World Leaders and Investors: Similar Dilemmas
On November 30, world leaders will meet in Paris at the Conference of Parties (COP21) in an attempt to construct a global climate agreement that will put the world on a path to a more sustainable future. The deliberations necessary for this agreement will be complex, require sacrifices, and will involve a combination of political, economic, and social considerations.
During these deliberations, world leaders will face some dilemmas that are familiar to long-term investors. Governmental commitments to reduce greenhouse gas emissions will likely be effected through a carbon tax or cap and trade system. Both mechanisms put a price on carbon that increases costs to suppliers and consumers of fossil-fuel-based energy. One might view the resulting costs as long-term investments in a more sustainable physical environment, the hope being that making investments now will limit the negative future economic and social consequences of climate change. The time horizon between investment and value realization is prolonged in the climate context, because most of the benefits derived from the decisions made at COP21 will manifest themselves over a period of many decades. Politicians and policy makers at COP21, therefore, are dealing with a difficult situation, in part because a number of their citizens (voters) simply don’t want to pay what they consider to be an additional tax for a benefit that that they believe may not benefit them directly.
As mentioned above, long-term investors face similar dilemmas to those that the COP21 participants are dealing with. Many institutional asset owners and managers characterize themselves as long-term investors, but the industry practices around recognition and reward make it difficult for investors and therefore the leaders of their underlying companies to make long-term decisions. Fiduciaries, asset owners, and money managers operate in an environment where short-term performance pressures can override long-term thinking. The pressure from shareholders on companies to produce quarterly results often scuttles strategic initiatives that could generate long-term value in favor of tactics that will improve today’s bottom line. People tend to act in a manner that produces outcomes that result in a favorable performance assessment, and frequently that assessment is based on near-term results.
The Near-term Opportunities
What does the current state of things mean for long-term investors? The move to a low-carbon economy will present both risks and opportunities as environmental sustainability moves from being a mainly mission-driven initiative to one with economic considerations. While a shift in energy sources will take time, when capital market prices adjust to the market, those at the forefront of understanding the inevitability of the shift should be able to reap some rewards.

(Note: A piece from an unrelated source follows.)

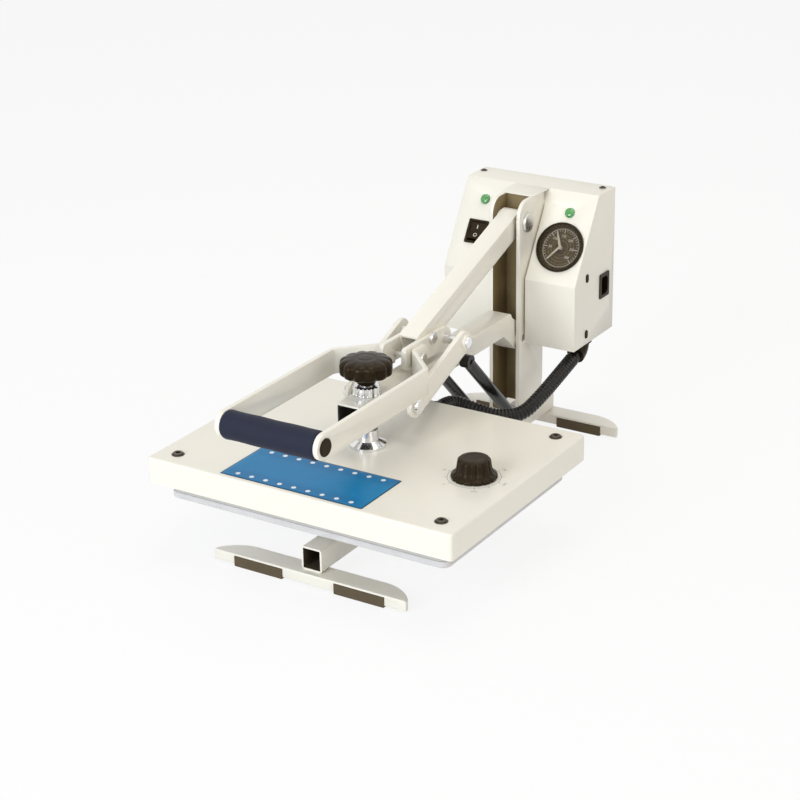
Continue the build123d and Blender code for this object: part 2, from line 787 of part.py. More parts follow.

Across the current investment landscape, we see four major climate-related trends emerging:
- stranded assets
- carbon efficiency
- the rise of renewables
In whichever way investors express their views on climate change, they have the opportunity to enhance portfolio performance while allocating capital in a manner that simultaneously addresses climate risk and promotes environmental sustainability. A clear message and commitment from COP21 will help to reduce uncertainties around the desire to price carbon. And while individual cap and trade or tax schemes need to materialize, investors should be more confident in allocating capital with increased certainty of a global commitment. Those at the forefront of addressing climate risks in their portfolio construction should have a first mover advantage.
The Bigger Picture
In closing, holding COP21 in the city of Paris, a city that has survived two terrorist attacks this year, will serve as a stark reminder that issues stemming from climate change are not just limited to the environment. They are political, economic, and social. Dealing with terrorist threats will likely require some combination of military activity, enhanced intelligence, and a deeper understanding of the root causes of inhumane ideologies, so that those threats can be reduced. I will suggest as Tom Friedman has done many times that the West’s dependence on fossil fuels is a factor in the current social conditions we are seeing in the more violent regions of the Middle East. Like finding solutions for terrorism, dealing with climate change requires a multi-pronged approach. We cannot lay responsibility on or seek solutions solely from fossil fuel companies, industry, capital markets, or government policy.
The world needs civil and levelheaded discourse to solve the critical global problems that we face. We need policy makers with the courage to craft clear and bold climate policies, investors who truly invest for the long term, and perhaps most importantly, citizens that believe in generational equity. Efforts around preserving a livable climate and reducing the risk of catastrophic outcomes for future generations is the epitome of paying it forward—doing something today for which you expect no immediate reward; in other words, it amounts to investing for the long term. See, for example, “The World’s Hot Spot,” The New York Times, Aug. 19, 2015.